As the northeast Indian state of Manipur teeters on the brink of civil war, India’s plans to improve overland connectivity and trade with Myanmar and beyond to other Southeast Asian countries as part of its Act East Policy (AEP) have been dealt another blow, with the prospects of peace and stability in the region, which are needed to boost economic activity, rather bleak.
“The current situation of instability in Manipur has cast a long shadow on AEP in two ways,” Angshuman Choudhury, associate fellow at the Centre for Policy Research, New Delhi, told The Diplomat. “One, it has physically destabilized a critical transregional, cross-border connectivity route that connects India with Myanmar and onward to Southeast Asia; and two, it has generated social, political and economic volatility, which will in turn, dissuade stakeholders from making crucial AEP-linked investments in the Northeast,” he said.
India’s Northeastern states play a key role in India’s AEP; four states share land borders with Myanmar. If the Northeast is India’s “land bridge to Southeast Asia, Manipur is the main gateway to Southeast Asia,” an official in India’s Ministry of Development of North East Region (MDONER) told The Diplomat.
Choudhury points out that the Moreh-Tamu border crossing in Manipur-Sagaing Region, and the Zokhawthar-Rikhawdar border crossing in Mizoram-Chin State are “historical entrepôts to Southeast Asia from the South Asia side.”
“Several trading communities are active on both sides of the border,” he said, stressing that it “makes the most sense to leverage these pre-existing local networks to strengthen transregional connectivity within the AEP framework.”
However, India’s Manipur “gateway” to Southeast Asia is now in flames.
Since May 3, when clashes erupted between the majority Meitei and minority Kuki communities, Manipur has been convulsed in violence. Over 130 people have been killed so far. Several incidents of rape and gang rape have come to light. Entire villages have been torched and nearly 60,000 people have been displaced.
Additionally, police armories have been looted and over 4,000 weapons, including assault rifles, light machine guns, mortars and carbines, and ammunition are reportedly still in the hands of mobs.’
The possibility of the revival of militancy in this once insurgency-wracked state cannot be ruled out. Manipur is staring at a long period of violence and instability.
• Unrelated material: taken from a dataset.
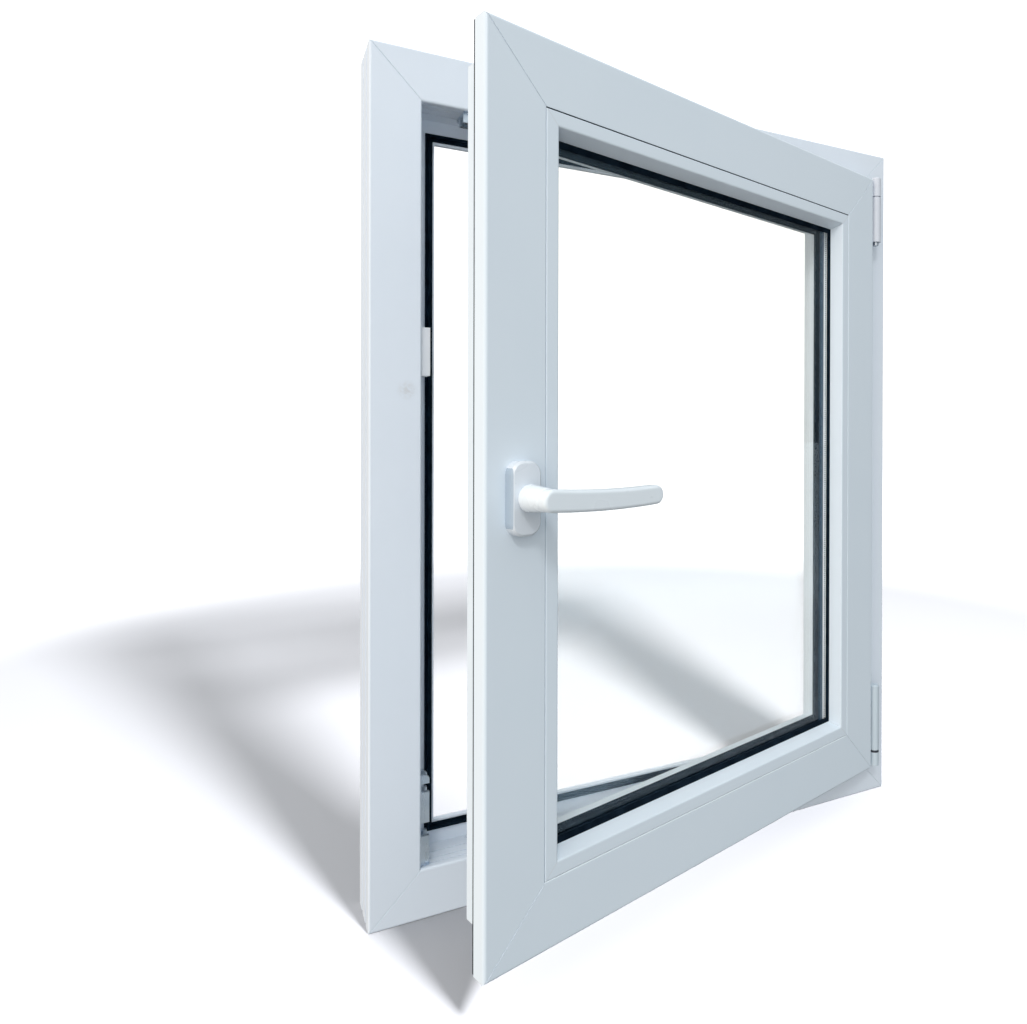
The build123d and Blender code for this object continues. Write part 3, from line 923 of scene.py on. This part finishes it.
@dataclass
class Studio:
    """The pale floor, the soft light and the camera."""

    eye: Point = (-0.46224, -0.83029, 0.50575)
    yaw: float = 0.48259
    pitch: float = -0.00369
    roll: float = 0.0026
    focal_pixels: float = 759.02
    axis_pixel: Span = (640.0, 435.67)
    image: tuple[int, int] = (1027, 1024)
    sensor: float = 36.0
    far_clip: float = 200.0
    floor_half: float = 40.0
    floor_colour: Colour = (0.485, 0.49, 0.52)
    floor_grain: float = 500.0
    floor_roughness: Span = (0.85, 0.95)
    glow_middle: Point = (0.15, 0.5, 0.0)
    glow_distances: Span = (1.25, 1.95)
    glow: float = 0.8
    shadow_lamp: Point = (0.155, -1.67, 1.94)
    shadow_lamp_aim: Point = (-0.1, 0.5, 0.0)
    shadow_lamp_size: float = 0.38
    shadow_lamp_power: float = 19.2
    no_floor_shadow: tuple[str, ...] = ("sash_bottom_rail", "bottom_bead", "outer_glass_seal", "sash_seal")
    key_lamp: Point = (-1.25, -2.35, 2.65)
    key_lamp_aim: Point = (-0.1, -0.1, 0.5)
    key_lamp_size: float = 0.50
    key_lamp_power: float = 20.0
    light_level: float = 0.58
    light_lean: Point = (-0.52, -0.16, 0.49)
    least_light: float = 0.03
    cool_light: Colour = (0.935, 1.00, 1.03)
    warm_light: Colour = (1.16, 1.06, 0.95)
    backdrop: float = 1.4

    def camera(self) -> None:
        """Places the camera by its fitted eye point, turn and focal length."""
        ahead = Vector((math.sin(self.yaw) * math.cos(self.pitch), math.cos(self.yaw) * math.cos(self.pitch),
                        math.sin(self.pitch)))
        level = Vector((math.cos(self.yaw), -math.sin(self.yaw), 0.0))
        rise = level.cross(ahead)
        across = math.cos(self.roll) * level + math.sin(self.roll) * rise
        upward = -math.sin(self.roll) * level + math.cos(self.roll) * rise
        data = bpy.data.cameras.new("camera")
        data.sensor_fit = "HORIZONTAL"
        data.sensor_width = self.sensor
        data.lens = self.focal_pixels / self.image[0] * self.sensor
        data.shift_x = -(self.axis_pixel[0] - self.image[0] / 2) / self.image[0]
        data.shift_y = -(self.image[1] / 2 - self.axis_pixel[1]) / self.image[0]
        data.clip_end = self.far_clip
        body = bpy.data.objects.new("camera", data)
        turn = Matrix((across, upward, -ahead)).transposed().to_4x4()
        body.matrix_world = Matrix.Translation(self.eye) @ turn
        bpy.context.scene.collection.objects.link(body)
        bpy.context.scene.camera = body
        LOG.info("placed the camera")

    def floor(self) -> bpy.types.Object:
        """A wide pale floor whose far part glows to white, so that no horizon shows.

        Returns:
            The floor.
        """
        half = self.floor_half
        corners = [(-half, -half, 0), (half, -half, 0), (half, half, 0), (-half, half, 0)]
        mesh = bpy.data.meshes.new("floor")
        mesh.from_pydata(corners, [], [(0, 1, 2, 3)])
        floor = bpy.data.objects.new("floor", mesh)
        bpy.context.scene.collection.objects.link(floor)
        material, shader = blank_material("pale_floor")
        tree = material.node_tree
        place = node(tree, "ShaderNodeTexCoord").outputs["Object"]
        away = distance_from(tree, place, self.glow_middle)
        grain = noise(tree, place, self.floor_grain, 2.0)
        glowing = mapped(tree, away, self.glow_distances, (0.0, self.glow))
        tree.links.new(glowing, shader.inputs["Emission Strength"])
        tree.links.new(spread(tree, grain, *self.floor_roughness), shader.inputs["Roughness"])
        shader.inputs["Base Color"].default_value = (*self.floor_colour, 1.0)
        shader.inputs["Specular IOR Level"].default_value = 0.0
        shader.inputs["Emission Color"].default_value = (1.0, 1.0, 1.0, 1.0)
        mesh.materials.append(material)
        floor.visible_diffuse = False
        floor.visible_glossy = False
        LOG.info("laid the floor")
        return floor

    def disc_lamp(self, name: str, place: Point, aim: Point, size: float, power: float) -> bpy.types.Object:
        """A round soft lamp.

        Args:
            name: the lamp's name.
            place: where it stands.
            aim: the point that it faces.
            size: its diameter.
            power: its power in watts.

        Returns:
            The lamp.
        """
        data = bpy.data.lights.new(name, "AREA")
        data.shape = "DISK"
        data.size = size
        data.energy = power
        lamp = bpy.data.objects.new(name, data)
        lamp.location = place
        lamp.rotation_euler = (Vector(aim) - Vector(place)).to_track_quat("-Z", "Y").to_euler()
        bpy.context.scene.collection.objects.link(lamp)
        LOG.info("hung the %s", name)
        return lamp

    def light_group(self, name: str, members: list[bpy.types.Object], left_out: bool) -> bpy.types.Collection:
        """A collection that says which objects one lamp treats apart.

        Args:
            name: the collection's name.
            members: its objects.
            left_out: whether the lamp passes them over, rather than serving only them.

        Returns:
            The collection.
        """
        group = bpy.data.collections.new(name)
        for member in members:
            group.objects.link(member)
        if left_out:
            for entry in group.collection_objects:
                entry.light_linking.link_state = "EXCLUDE"
        return group

    def lamps(self, floor: bpy.types.Object) -> None:
        """The lamp that throws the floor's shadow and the lamp that shapes the object.

        The first lights only the floor, with the same strength at any distance, and the pieces of
        no_floor_shadow let its light through. The second lights everything but the floor.

        Args:
            floor: the floor.
        """
        shadow = self.disc_lamp("shadow_lamp", self.shadow_lamp, self.shadow_lamp_aim, self.shadow_lamp_size,
                                self.shadow_lamp_power)
        shadow.data.use_nodes = True
        tree = shadow.data.node_tree
        steady = node(tree, "ShaderNodeLightFalloff")
        steady.inputs["Strength"].default_value = 1.0
        tree.links.new(steady.outputs["Constant"], tree.nodes["Emission"].inputs["Strength"])
        shadow.light_linking.receiver_collection = self.light_group("lit_by_shadow_lamp", [floor], False)
        clear = [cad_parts[name] for name in self.no_floor_shadow]
        shadow.light_linking.blocker_collection = self.light_group("casts_no_floor_shadow", clear, True)
        key = self.disc_lamp("key_lamp", self.key_lamp, self.key_lamp_aim, self.key_lamp_size,
                             self.key_lamp_power)
        key.light_linking.receiver_collection = self.light_group("spared_by_key_lamp", [floor], True)

    def surroundings(self) -> None:
        """A soft white tent: brighter above and to the left, and plain white behind the object.

        The strength in a direction is light_level plus the direction's dot product with light_lean, and
        the light grows warm towards the left. Rays that have met nothing rough or glossy see the plain
        backdrop.
        """
        world = bpy.data.worlds.new("tent")
        world.use_nodes = True
        bpy.context.scene.world = world
        tree = world.node_tree
        tree.nodes.clear()
        direction = node(tree, "ShaderNodeTexCoord").outputs["Generated"]
        lean = node(tree, "ShaderNodeVectorMath", operation="DOT_PRODUCT")
        lean.inputs[1].default_value = self.light_lean
        tree.links.new(direction, lean.inputs[0])
        level = math_node(tree, "ADD", lean.outputs["Value"], self.light_level)
        sideways, _, _ = axes(tree, direction)
        warmth = mapped(tree, sideways, (-1.0, 0.0), (1.0, 0.0), Ramp.EVEN)
        light = node(tree, "ShaderNodeBackground")
        tree.links.new(blend_colours(tree, warmth, self.cool_light, self.warm_light), light.inputs["Color"])
        tree.links.new(math_node(tree, "MAXIMUM", level, self.least_light), light.inputs["Strength"])
        plain = node(tree, "ShaderNodeBackground")
        plain.inputs["Color"].default_value = (1.0, 1.0, 1.0, 1.0)
        plain.inputs["Strength"].default_value = self.backdrop
        ray = node(tree, "ShaderNodeLightPath")
        bounces = math_node(tree, "ADD", ray.outputs["Diffuse Depth"], ray.outputs["Glossy Depth"])
        mix = node(tree, "ShaderNodeMixShader")
        tree.links.new(math_node(tree, "LESS_THAN", bounces, 0.5), mix.inputs[0])
        tree.links.new(light.outputs["Background"], mix.inputs[1])
        tree.links.new(plain.outputs["Background"], mix.inputs[2])
        output = node(tree, "ShaderNodeOutputWorld")
        tree.links.new(mix.outputs["Shader"], output.inputs["Surface"])
        LOG.info("put up the %s", world.name)

    def build(self) -> None:
        """Sets up the camera, the floor and the light."""
        bpy.context.scene.view_settings.view_transform = "Standard"
        self.camera()
        self.lamps(self.floor())
        self.surroundings()


def main() -> None:
    """Builds every part of the scene."""
    logging.basicConfig(level=logging.INFO, format="%(name)s: %(message)s")
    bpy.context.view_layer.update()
    Studio().build()
    for assembly in (FixedFrame(), OpenSash(), GlassUnit(), Fittings()):
        assembly.dress()
    Screws().build()


if __name__ == "__main__":
    main()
Manipur is no stranger to violence. Since 1949, when it became a part of the Indian Union, scores of anti-India insurgent groups have battled in the Indian state. Manipur was not alone in this regard; all of the Northeast was roiled in insurgencies, unrest, instability, rising criminality and a thriving narcotics trade. The region was trapped in underdevelopment and poverty.
Development of the economies of India’s Northeastern states by improving their connectivity and access to Southeast Asian markets was among the main factors behind the eastward drive in India’s foreign policy since the 1990s. In 1992, India adopted a Look East Policy, which was relaunched in 2014 as an Act East Policy.
Indian efforts to build overland connectivity with Southeast Asia, however, failed to take off due to multiple insurgencies in India’s Northeast and political instability in neighboring Myanmar.
However, things began to look up over the past decade, with insurgencies in Northeast India winding down and Myanmar transitioning into a quasi-democracy. Road-building and other projects were set in motion.
Even then, overland connectivity projects moved at a snail’s pace. “Except for an unfinished train link and a partially complete Asian Highway that can potentially link Manipur to mainland Southeast Asia through Myanmar” little infrastructure development has happened to take forward the LEP, Rajen Singh Laishram, professor at Manipur University, said.
Recent developments have hit projects hard. Since the military coup in Myanmar in February 2021, the country has been roiled in civil war. And Manipur is now burning. India’s overland route via Manipur and Myanmar to Southeast Asia has been thus rendered unviable.
Of course, India could explore routes through Mizoram, Nagaland and Arunachal Pradesh, the three other northeastern states that also share land borders with Myanmar.
“The Nagaland and Arunachal borders are way too rough and inaccessible for any government to build heavy-duty road connectivity” into Myanmar, Choudhury said.
Worryingly, the flames of unrest and instability are spreading to other parts of the Northeast.
Recently, India’s Foreign Minister S. Jaishankar said that the 1,400-km long India-Myanmar-Thailand Trilateral Highway has been a “very difficult project” – its completion has missed several deadlines – because of the situation in Myanmar.
The situation in Manipur will make it even more difficult.